## Required work:
Report, as a bare number, how many lines hold "materials".

## Given material:
****
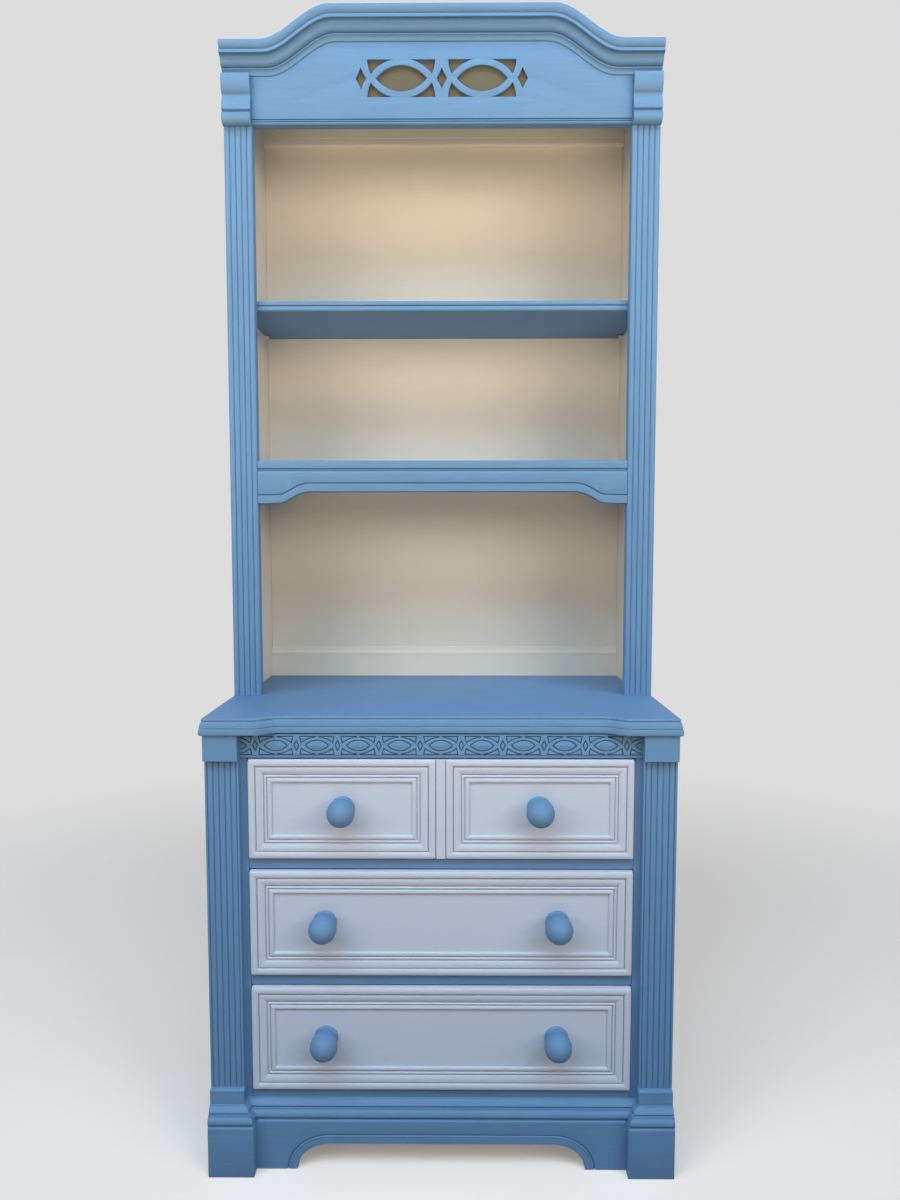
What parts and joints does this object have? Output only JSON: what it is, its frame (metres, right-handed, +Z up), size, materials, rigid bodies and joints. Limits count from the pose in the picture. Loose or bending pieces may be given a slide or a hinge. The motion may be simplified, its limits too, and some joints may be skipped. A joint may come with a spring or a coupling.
{
  "type": "dresser with hutch",
  "caption": "Painted dresser with full-width drawers on a moulded base, and an open bookcase hutch with an arched cornice and pierced frieze standing on its worktop.",
  "frame": {"origin": "on the floor, under the middle of the overall box, knobs included", "axes": "+X to the right as seen from the front, +Y towards the wall behind, +Z up; the drawers open towards -Y"},
  "size_m": [0.762, 0.4716, 1.9263],
  "materials": {
    "blue_paint": "light blue satin paint",
    "cream_paint": "off-white satin paint",
    "inner_paint": "warm off-white satin paint",
    "bare_pine": "bare pine"
  },
  "bodies": {
    "dresser": {"dresser_top": "blue_paint", "case_side_left": "blue_paint", "case_side_right": "blue_paint", "case_back": "bare_pine", "case_bottom": "bare_pine", "lower_dust_board": "bare_pine", "upper_dust_board": "bare_pine", "case_stile_left": "blue_paint", "case_stile_right": "blue_paint", "bottom_rail": "blue_paint", "lower_drawer_rail": "blue_paint", "upper_drawer_rail": "blue_paint", "top_rail": "blue_paint", "pilaster_left": "blue_paint", "pilaster_right": "blue_paint", "cap_block_left": "blue_paint", "cap_block_right": "blue_paint", "plinth_block_left": "blue_paint", "plinth_block_right": "blue_paint", "base_moulding": "blue_paint", "foot_block_left": "blue_paint", "foot_block_right": "blue_paint", "front_skirt": "blue_paint", "carved_band": "blue_paint", "hutch_side_left": "inner_paint", "hutch_side_right": "inner_paint", "hutch_back": "inner_paint", "hutch_roof": "inner_paint", "hutch_hanging_rail": "inner_paint", "hutch_back_rail": "inner_paint", "hutch_stile_left": "blue_paint", "hutch_stile_right": "blue_paint", "lower_shelf": "blue_paint", "upper_shelf": "blue_paint", "shelf_apron": "blue_paint", "cornice": "blue_paint", "capital_left": "blue_paint", "capital_right": "blue_paint", "frieze_panel": "blue_paint", "frieze_backing": "inner_paint", "frieze_rail": "blue_paint"},
    "top_drawer": {"top_drawer_front": "cream_paint", "top_drawer_moulding_left": "cream_paint", "top_drawer_moulding_right": "cream_paint", "top_drawer_box": "bare_pine", "top_drawer_bottom": "bare_pine", "top_drawer_knob_left": "blue_paint", "top_drawer_knob_right": "blue_paint"},
    "middle_drawer": {"middle_drawer_front": "cream_paint", "middle_drawer_moulding": "cream_paint", "middle_drawer_box": "bare_pine", "middle_drawer_bottom": "bare_pine", "middle_drawer_knob_left": "blue_paint", "middle_drawer_knob_right": "blue_paint"},
    "bottom_drawer": {"bottom_drawer_front": "cream_paint", "bottom_drawer_moulding": "cream_paint", "bottom_drawer_box": "bare_pine", "bottom_drawer_bottom": "bare_pine", "bottom_drawer_knob_left": "blue_paint", "bottom_drawer_knob_right": "blue_paint"}
  },
  "joints": [
    {"name": "top_drawer_slide", "type": "slide", "parent": "dresser", "child": "top_drawer", "axis": [0, -1, 0], "range_m": [0, 0.33]},
    {"name": "middle_drawer_slide", "type": "slide", "parent": "dresser", "child": "middle_drawer", "axis": [0, -1, 0], "range_m": [0, 0.33]},
    {"name": "bottom_drawer_slide", "type": "slide", "parent": "dresser", "child": "bottom_drawer", "axis": [0, -1, 0], "range_m": [0, 0.33]}
  ]
}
****
## Task solution:
2